Anne-Louis Girodet, carnet, bibliothèque de l’INHA, Ms 513, f. 67
Anne-Louis Girodet, carnet, bibliothèque de l’INHA, Ms 513, f. 67. Cliché INHA
Anne-Louis Girodet, Le Torrent, vers 1795
Anne-Louis Girodet, Le Torrent, vers 1795, Dijon, musée national Magnin © RMN-Grand Palais (musée Magnin) / Stéphane Maréchalle

Passionné par l’Antiquité littéraire et anglophile, Girodet fut partie prenante de la vague d’enthousiasme pour les poèmes d’inspiration gaélique d’Ossian. Dans le carnet, Girodet fit allusion aux grands poètes britanniques et imagina une conciliation entre écrivains français et anglais sous les auspices d’Ossian. Cette généreuse visée ressortit à la vie intime, tandis que le tableau peint pour l’empereur en 1801, avant la paix d’Amiens, restitua la doxa officielle sur l’hostilité britannique (personnages aux rictus, à gauche) au projet de paix entre Autrichiens (aigle) et Français (coq). Si l’artiste se plia à certaines nécessités iconographiques liées à la commande, il réussit à créer une atmosphère surnaturelle, pendant au lyrisme du texte du carnet. En imaginant le barde aveugle (au centre) accueillant dans ses palais aériens les généraux morts au champ d’honneur, Girodet trahit ses inclinations pour la permanence de la culture antique dans ses préoccupations les plus contemporaines de peintre et d’homme, comme le disent les innombrables références gréco-romaines du carnet.

Anne-Louis Girodet, Apothéose des héros français morts pour la patrie pendant la guerre de la liberté, 1801
Anne-Louis Girodet, Apothéose des héros français morts pour la patrie pendant la guerre de la liberté, 1801, château de Malmaison © RMN-Grand Palais (musée des châteaux de Malmaison et de Bois-Préau) / Franck Raux

L’artiste avait peint Coriolan quitte sa famille pour le prix de Rome de 1786. Il y revint dans le carnet, indice de la longévité de nombreux sujets chez Girodet. Il y a ici un hiatus entre le croquis, qui suit l’iconographie traditionnelle dans laquelle mère et femme supplient le héros de ne pas marcher contre Rome, et le texte, dans lequel Girodet décrit la suite du récit : Coriolan cédant aux supplications des siens. La distance de trente feuillets entre le texte et le dessin traduit sans doute un décalage temporel entre les deux. Si, comme les dessins de paysage, la fin du volume est antérieur aux textes, on peut imaginer qu’avec la maturité, Girodet prit une distance avec la tradition ; il y a, quoi qu’il en soit, une logique propre au texte.

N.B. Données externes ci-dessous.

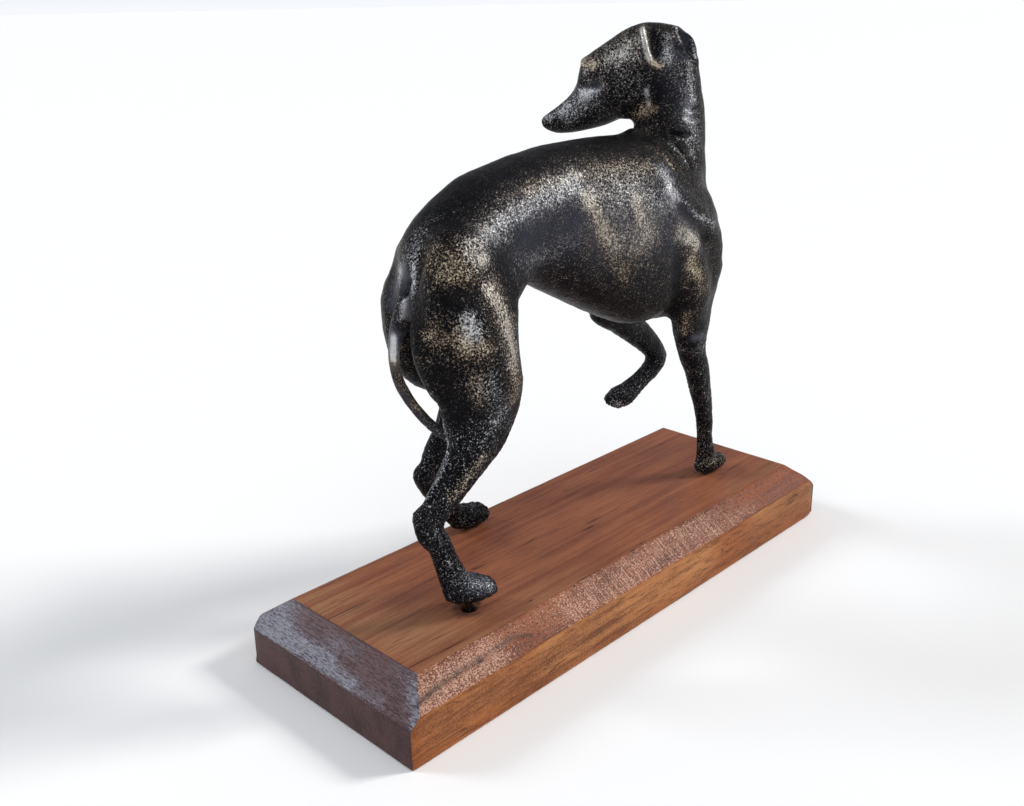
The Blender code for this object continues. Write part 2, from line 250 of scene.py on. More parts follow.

À la différence des autres projets du carnet, le titre programmatique : Épaminondas mort dans les bras de la victoire. La Renommée pleure sur le héros (f. 3) trouve une traduction graphique et non plus littéraire aux f. 16-17 :

 Anne-Louis Girodet, carnet, bibliothèque de l’INHA, Ms 513, f. 17
Anne-Louis Girodet, carnet, bibliothèque de l’INHA, Ms 513, f. 17. Cliché INHA

L’artiste hésita entre une Déploration, à gauche, et une Apothéose, sur le folio de droite. Sa plume est d’une nervosité rare et libre, qu’un carnet intime autorise.

Le croquis d’un vase commémoratif où apparaissent une palette réunie à une guitare, un Narcisse se mirant dans l’eau, la date de 1806 et le début d’un poème « Objet de ma tendresse / loin de toi nuits et jours » est à lier sans équivoque avec cette bonne amie Julie Candeille, actrice, femme de lettres et musicienne qui ne fut pas sans influence sur son œuvre.

Parmi les traductions du latin, la place importante occupée par Martial, connu pour ses épigrammes satiriques sur la société romaine de son temps, signale l’appétence de Girodet pour un genre plus perçu comme une recherche de vérité (c’est ce qu’il indiqua à propos de Boileau) que par esprit de contrariété. C’est ce que montre le très sûr dessin à la plume dans lequel trône en haut son cher docteur Trioson, au-dessous, son amie Julie, à sa droite Napoléon, au-dessous, Talleyrand. Il avait dévoilé la force de son esprit caustique dans Mademoiselle Lange en Danaé, superbe et féroce portrait d’une actrice révélée à la trivialité de sa condition, flanquée d’un mari berné et d’un amant cupide.

Ce carnet de la première partie de la carrière de Girodet (1795-1808/10), où transparaissent la caricature, le rêve, le Sublime, révèle un artiste lettré, classique dans sa manière de peindre et dans son profond attachement à l’Antiquité, mais hardi dans l’expression et en quête constante d’originalité.